Despite my amazing egg rolls, girls tended to either love me for my brains or my brawn; two things for which I have always been attributed. Knowing this I had to use the first date as a means to figure out which was the source of their attraction. The second date therefore, was the one in which I had to see if that original attraction was enough to get them to like me and if the magic was there then I would be free to make a move. My first steps into the dating world were difficult, but luckily, with a bit of counseling, this second date ritual was about to begin.
I had found the girl. And as destiny always plays a role, she was born the same month as me and thereby sharing many of the same qualities and attributes as myself (though she despised egg rolls). It was our second date and to set the mood I took her to a Monster Truck Rally. The trucks were great and to show her my environmental side, we used public transportation to get there and back. Since it was our second date, I had to test the waters to make sure she was ready for a kiss. That is why on the way back while we were on the TRAX car I went ahead and put my arm around her. A second or two went by, but she felt the spark and scooted in under my arm, it was working. If I ever had any doubt that she would not want to kiss me, it vanished from at that point. I knew it that it was not only going to happen, but that it was going to be my first real kiss.
The doorstep scene.
I pulled into her driveway (we drove the car at the TRAX station) and walked her to the front door. It was January, it was our month, and I knew that the gods would work in my favor, but for one reason or another, I started to get scared. Everything was right but I began to avoid the goodbye, which I knew would lead to the kiss. It had always sounded so easy, but now that the moment had arrived, I was beginning to get nervous. To remedy the situation I just talked and talked until it got colder and colder. Finally, she said she had to go in and for me it was the moment of truth. She said thanks for the wonderful evening and moved closer as I motioned for a hug. After a moment of hugging our bodies pulled away, but I still held my hands on her hips and looked towards her until I thought our eyes had met, and then fixed my gaze on her lips and zeroed in for the kiss. I made my move and was halfway there when her head suddenly shifted to the right! I didn’t know what to do, this wasn’t supposed to happen, I knew I was supposed to kiss her, it was the second date, everyone had told me this was the date to kiss her and I wasn’t going to fail them now.

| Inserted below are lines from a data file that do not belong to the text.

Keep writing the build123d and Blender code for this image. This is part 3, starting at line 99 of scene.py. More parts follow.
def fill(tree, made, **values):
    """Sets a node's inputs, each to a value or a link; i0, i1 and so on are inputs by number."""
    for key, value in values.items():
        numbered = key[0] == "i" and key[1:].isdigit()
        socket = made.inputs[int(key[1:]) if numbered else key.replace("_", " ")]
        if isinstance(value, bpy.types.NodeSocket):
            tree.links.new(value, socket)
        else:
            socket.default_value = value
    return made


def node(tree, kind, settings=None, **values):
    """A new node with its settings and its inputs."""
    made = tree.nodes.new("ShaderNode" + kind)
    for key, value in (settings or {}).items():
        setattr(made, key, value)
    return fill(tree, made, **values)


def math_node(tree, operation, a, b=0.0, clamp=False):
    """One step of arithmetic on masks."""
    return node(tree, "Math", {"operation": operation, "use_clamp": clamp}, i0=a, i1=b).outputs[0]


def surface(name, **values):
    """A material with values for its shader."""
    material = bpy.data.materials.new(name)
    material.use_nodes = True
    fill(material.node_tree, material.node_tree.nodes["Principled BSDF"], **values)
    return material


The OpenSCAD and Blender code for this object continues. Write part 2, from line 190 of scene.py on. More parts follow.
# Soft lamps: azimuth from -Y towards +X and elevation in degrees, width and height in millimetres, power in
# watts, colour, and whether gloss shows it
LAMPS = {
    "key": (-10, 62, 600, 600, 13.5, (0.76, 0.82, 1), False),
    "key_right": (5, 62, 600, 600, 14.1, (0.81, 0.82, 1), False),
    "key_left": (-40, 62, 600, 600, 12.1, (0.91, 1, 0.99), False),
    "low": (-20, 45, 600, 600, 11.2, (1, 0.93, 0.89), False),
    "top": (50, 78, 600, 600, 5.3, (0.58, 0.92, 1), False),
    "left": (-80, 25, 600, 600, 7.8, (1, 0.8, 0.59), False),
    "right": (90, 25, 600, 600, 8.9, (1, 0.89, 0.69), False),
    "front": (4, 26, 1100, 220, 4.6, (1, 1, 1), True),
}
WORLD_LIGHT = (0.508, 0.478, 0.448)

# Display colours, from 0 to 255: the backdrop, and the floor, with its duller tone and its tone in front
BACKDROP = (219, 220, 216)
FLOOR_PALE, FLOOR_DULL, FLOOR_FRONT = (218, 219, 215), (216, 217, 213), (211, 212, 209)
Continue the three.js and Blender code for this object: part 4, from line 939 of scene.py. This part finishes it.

So I did what I had to do. As I saw her head move towards the door I instantly adjusted my time and speed to match hers and made contact . . . but I was too late and my miscalculations landed my kiss on her chin/cheek/left corner of her mouth. I had failed miserably; a simple ritual such as kissing a girl on a second date had lead to my humility and embarrassment. I did the only thing that I could think of and so I ran, got into the car and drove home in silence. The shock was terrible and I even contemplated a return to celibacy, but ultimately I was amazed how such an ordinary ritual went so terribly wrong.
This is what went stalking through her mind during this event: "It sure is getting to be quite cold out here. If he's all through then I am just going to head inside. He seems a bit nervous. How long has it been since he has been on a date? Do you think that I am the first girl that he has ever taken out? He did mention that he was an Aquarius too. That would make him......Huh?......What!?.....Did he just try to kiss me! I am so stupid, turning away just when..... Of course he was stalling, he was building up the courage. You silly girl. You had better smile and say goodnight: (Smiling sweetly) 'Goodnight Juddy.' Nice work, he looked a bit sklewy, but he knows that you are not angry. I wonder when he will call me. Amazingly, despite the awkwardness of the moment, it really is amazing that such an ordinary thing turned out so well! He tried to kiss me!!"
Or at least that's what I hope was going through her mind. Anyway, little did I know that something was about to go terribly right for me.
The empire of my life had been proceeding forth with such brilliance. The Universe was bent on providing me with every opportunity that my especial existence merited. Allow me to explain myself.
To any outside observer it would seem that I have been living quite a normal life. Two loving parents, kind brothers and sisters, a couple of spunky dogs, and even an immortal parakeet. School has treated me well, girls have been of constant association, and I have always had enough of everything. All of this seemed very normal to me, as it does to you. Yet, beneath the surface, lies an altogether strange motivating force. Under the veneer is an enchanted life.
This mystery was first unveiled, ever so carefully, two years ago. There was a competition at my university for the student that could cook the tastiest breakfast. I had interned over the summer at a five star restaurant, so I knew that I definately had the most experience and potential. I determined that I would win. So I prepared, cooked, garnished, and served my special dish: Two eggs, some carefully grated cheese, seasonal parsley, ripely squeezed ketchup, and a perfectly mixed Nesquick. In fact, I was quite adament in my appraisal of the Nesquick--for it was mixed "by waterfall," just like the chocolate of Willy Wonka. Then my heart dropped. For I saw, as the other dishes were brought before the judges, that someone had made an Afternoon Delight! There was no hope of beating such a fantastic and, I admit, tasty treat.
Actually, I didn't despair. In fact, I redoubled my determination to win the competition. That was the precise moment when the universe demanded obedience and the cosmos worked for my favor. My eyes followed the server that was carrying out the Afternoon Delight. As she rounded a corner, she suddenly caught her apron on the button of a very well dressed man from the northern portion of the Iberian Penninsula. Consequently, in annoyance he uttered a Spanish obsenity. And even though the French-trained server managed to hold onto the Afternoon Delight, an Argentine gentleman (of the Gusman Family Crest) suddenly stood upon his feet in a fit of Iberian-induced anger. A bit of fisticuffs broke out among the two fine men, and, unfortunately, the Afternoon Delight was savagely used by the cordial Spaniard to whollop the Argentine man of grace upon the head.
All said and done my perfectly cooked eggs and waterfall-mixed Nesquick were the only dishes that survived the ensuing mayhem. And, thus, I was declared the winner of the competition!
But this was simply the first time that I noticed the universe's interest in my well being.
Later on that fall, I became the first chef to intern in space. Talk about the cosmos aligning.